- WORK TO DO: Retype, exactly as written, every line from the one containing "clear_scene()" down to the one containing "obj.parent = empty", including both, and nothing else.
--- SOURCE DATA ---
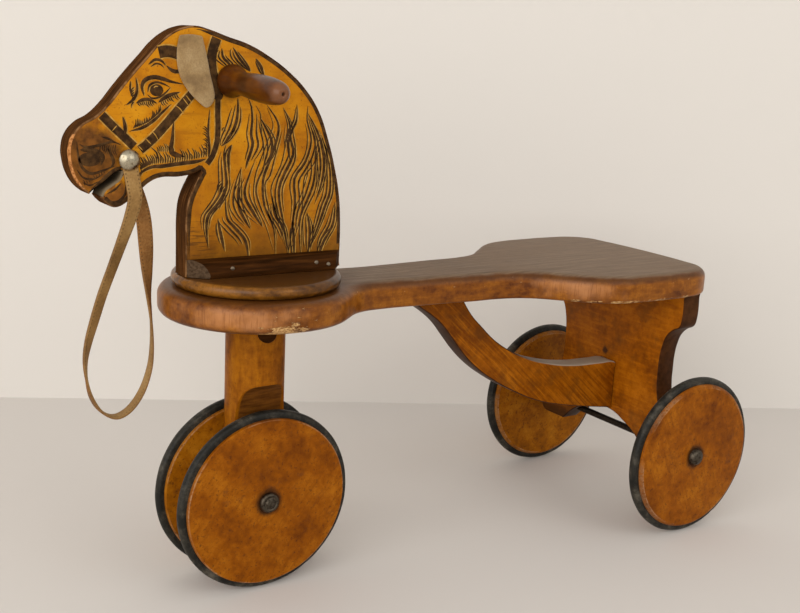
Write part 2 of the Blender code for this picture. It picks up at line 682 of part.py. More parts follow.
def rein_and_tacks(head):
    """The rein, and the domed tack through each of its ends."""
    dome = (
        (0, 4.2), (2.8, 3.8), (5.2, 2.6), (6.7, 1.1), (TACK_RADIUS, 0), (TACK_SHANK_RADIUS, 0),
        (TACK_SHANK_RADIUS, 1.5 - TACK_SHANK_LENGTH), (0, -TACK_SHANK_LENGTH))
    holes = []
    for side, sign in SIDES:
        y = sign * (STRAP_Y + STRAP_THICKNESS / 2 + GAP)
        nickel(turned("rein_tack_" + side, dome, 16, steering, (TACK_X, y, TACK_Z), (0, sign, 0)))
        holes.append(drill(
            "tack_hole_" + side, TACK_SHANK_RADIUS + 0.3, (TACK_X, sign * 1.2, TACK_Z),
            (TACK_X, sign * 20, TACK_Z), steering, 8))
    cut(head, *holes)
    rein_strap(holes)


clear_scene()
parts = collection("horse_tricycle")
cutters = collection("cutters")
rear = axis_empty("rear_axle_line", REAR_AXLE_X)
steering = axis_empty("steering_axis", POST_X)

plank = seat_plank()
brace = curved_brace()
leg = rear_leg_board()
joints_under_the_seat(plank, brace, leg)
rear_running_gear()
front_running_gear()
disc = steering_stack()
head = head_board()
cleats(head, disc)
handles(head)
ears()
rein_and_tacks(head)
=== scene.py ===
"""The looks of the horse tricycle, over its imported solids. The frame is in metres: +X is forward,
+Y is the rider's left and +Z is up. Shapes are worked out in millimetres and turned to metres at the end.
"""

import math

import bmesh
import bpy
import numpy as np
from mathutils import Matrix, Vector


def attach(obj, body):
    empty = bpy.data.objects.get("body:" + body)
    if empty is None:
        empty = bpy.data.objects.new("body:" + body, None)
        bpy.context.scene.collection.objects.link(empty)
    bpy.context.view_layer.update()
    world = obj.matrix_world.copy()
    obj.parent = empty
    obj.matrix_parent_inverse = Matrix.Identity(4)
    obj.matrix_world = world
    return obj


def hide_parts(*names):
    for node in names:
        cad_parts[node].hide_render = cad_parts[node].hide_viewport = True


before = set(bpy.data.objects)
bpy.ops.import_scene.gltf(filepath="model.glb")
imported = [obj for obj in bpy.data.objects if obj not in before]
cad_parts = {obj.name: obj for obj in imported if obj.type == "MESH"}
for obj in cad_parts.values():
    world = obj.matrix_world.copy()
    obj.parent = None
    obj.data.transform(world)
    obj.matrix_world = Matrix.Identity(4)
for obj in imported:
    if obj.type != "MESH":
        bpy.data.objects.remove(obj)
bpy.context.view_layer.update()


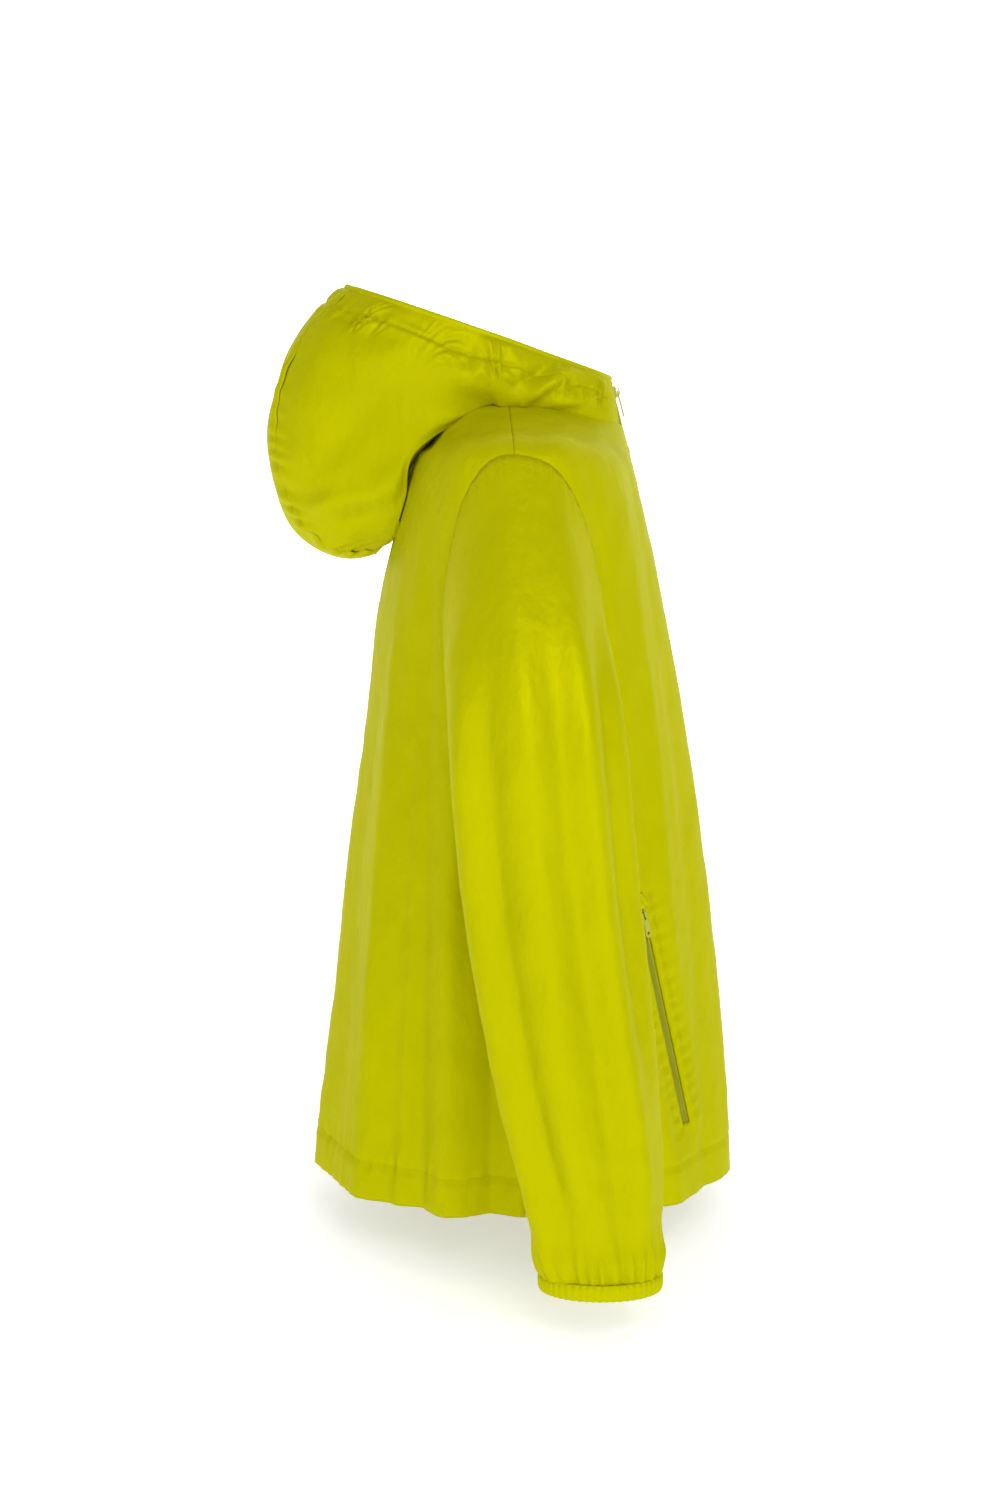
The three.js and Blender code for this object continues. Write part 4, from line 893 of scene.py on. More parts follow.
hood_net = np.stack([
    neck_line(FRONT - 0.030, (-0.0052, -0.1300, 0.0205), 0.0010, 1.0),
    neck_line(FRONT - 0.30, rim_point(-0.0215, -0.1270), 0.0030, 1.0),
    neck_line(FRONT - 0.60, rim_point(-0.0420, -0.1175), 0.0050, 1.0),
    neck_line(FRONT - 0.95, rim_point(-0.0610, -0.0985), 0.0085, 1.0),
    neck_line(SIDE + 0.25, rim_point(-0.0760, -0.0760), 0.0130, 0.95),
    neck_line(SIDE - 0.05, rim_point(-0.0870, -0.0500), 0.0150, 0.95),
    neck_line(SIDE - 0.35, rim_point(-0.0960, -0.0230), 0.0170, 0.95),
    fan_line(0.0),
    fan_line(0.28),
    fan_line(0.55),
    fan_line(0.80),
    fan_line(1.0),
])


def net_surface(net, s, k):
    """A smooth surface through a net of points: curves along k at each station, joined along s."""
    lines = np.stack([smooth_line(line, k) for line in net])
    columns = lines.reshape(len(net), -1, 3)
    flat = smooth_line(columns, np.broadcast_to(s, k.shape).reshape(1, -1))
    return flat.reshape(*k.shape, 3)


HOOD_MIDDLE = np.array((0, 0.01, 0.0))
CHANNEL = 0.022
s_line = np.linspace(0, 1, 210)
k_line = np.concatenate([np.linspace(0, 0.3, 44, endpoint=False), np.linspace(0.3, 1, 72)])
k_grid, s_grid = np.meshgrid(k_line, s_line, indexing="ij")
hood_base = net_surface(hood_net, s_grid, k_grid)
hood_normal = grid_normals(hood_base, HOOD_MIDDLE)


def run_length(points, axis):
    """Length along each line of a grid of points, from its start."""
    steps = np.linalg.norm(np.diff(points, axis=axis), axis=-1)
    start = np.zeros_like(np.take(steps, [0], axis=axis))
    return np.concatenate([start, np.cumsum(steps, axis=axis)], axis=axis)


from_rim = run_length(hood_base, 0)
along_rim = np.broadcast_to(run_length(hood_base[:1], 1), from_rim.shape)
to_seam = run_length(hood_base[:, ::-1], 1)[:, ::-1]


def rim_gathers(along, below, seed):
    """Puckers of the elastic channel: short waves between the rim and the stitching, fading below."""
    wander = 0.020 * below * ripples(along, below * 0, seed + 2, 0.05) / 0.03
    place = along + wander
    phase = 2 * math.pi * place / 0.013 + 3.4 * ripples(place, place * 0, seed, 0.055)
    strength = np.clip(0.6 + 0.6 * ripples(along, below * 0, seed + 1, 0.07), 0.05, 1.6)
    pucker = np.sin(phase) + 0.5 * ripples(place, below * 0.5, seed + 3, 0.012)
    channel = 0.0012 * ridge(below, 0.013, 0.008) + 0.0023 * ridge(below, CHANNEL + 0.006, 0.009)
    groove = -0.0017 * ridge(below, CHANNEL, 0.0020) + 0.0012 * ridge(below, 0.011, 0.008)
    return channel * strength * pucker + groove


def crease(points, start, end, width):
    """A ridge of height 1 along the straight line from start to end in the side view (y, z)."""
    start, end = np.array(start), np.array(end)
    line = end - start
    place = points[..., 1:] - start
    share = np.clip(place @ line / (line @ line), 0, 1)
    away = np.linalg.norm(place - share[..., None] * line, axis=-1)
    return ridge(away, 0, width) * (0.35 + 0.65 * np.sin(math.pi * np.clip(share, 0.05, 0.95)))


# Soft creases of the side panel: start and end as (y, z), width and height.
HOOD_CREASES = [
    ((-0.055, 0.001), (-0.098, 0.030), 0.0055, 0.0085),
    ((-0.048, 0.012), (-0.078, 0.034), 0.0055, -0.0065),
    ((-0.070, -0.002), (-0.112, 0.004), 0.0050, 0.0040),
    ((-0.074, 0.010), (-0.108, 0.020), 0.0050, -0.0035),
    ((-0.040, 0.004), (0.010, 0.030), 0.0110, 0.0050),
    ((-0.035, 0.024), (0.030, 0.060), 0.0120, -0.0045),
    ((-0.036, -0.004), (0.030, -0.020), 0.0100, 0.0040),
    ((-0.010, 0.038), (0.075, 0.040), 0.0140, 0.0035),
    ((0.060, 0.010), (0.120, -0.060), 0.0160, -0.0045),
    ((0.020, -0.040), (0.095, -0.095), 0.0140, 0.0055),
    ((0.060, -0.085), (0.118, -0.110), 0.0100, -0.0055),
    ((0.085, -0.075), (0.128, -0.088), 0.0080, 0.0045),
    ((0.010, 0.045), (0.050, 0.062), 0.0070, 0.0040),
]
hood_lift = rim_gathers(along_rim, from_rim, 41) * (0.25 + 0.75 * smooth_step(s_grid, 0.10, 0.42))
for start, end, width, height in HOOD_CREASES:
    hood_lift += height * crease(hood_base, start, end, width) * smooth_step(from_rim, 0.002, 0.020)


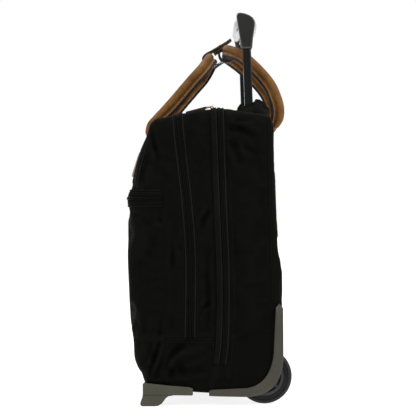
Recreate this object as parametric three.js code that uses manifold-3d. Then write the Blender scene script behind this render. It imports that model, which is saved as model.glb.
---
- FINISHED EXERCISE:
clear_scene()
parts = collection("horse_tricycle")
cutters = collection("cutters")
rear = axis_empty("rear_axle_line", REAR_AXLE_X)
steering = axis_empty("steering_axis", POST_X)

plank = seat_plank()
brace = curved_brace()
leg = rear_leg_board()
joints_under_the_seat(plank, brace, leg)
rear_running_gear()
front_running_gear()
disc = steering_stack()
head = head_board()
cleats(head, disc)
handles(head)
ears()
rein_and_tacks(head)
=== scene.py ===
"""The looks of the horse tricycle, over its imported solids. The frame is in metres: +X is forward,
+Y is the rider's left and +Z is up. Shapes are worked out in millimetres and turned to metres at the end.
"""

import math

import bmesh
import bpy
import numpy as np
from mathutils import Matrix, Vector


def attach(obj, body):
    empty = bpy.data.objects.get("body:" + body)
    if empty is None:
        empty = bpy.data.objects.new("body:" + body, None)
        bpy.context.scene.collection.objects.link(empty)
    bpy.context.view_layer.update()
    world = obj.matrix_world.copy()
    obj.parent = empty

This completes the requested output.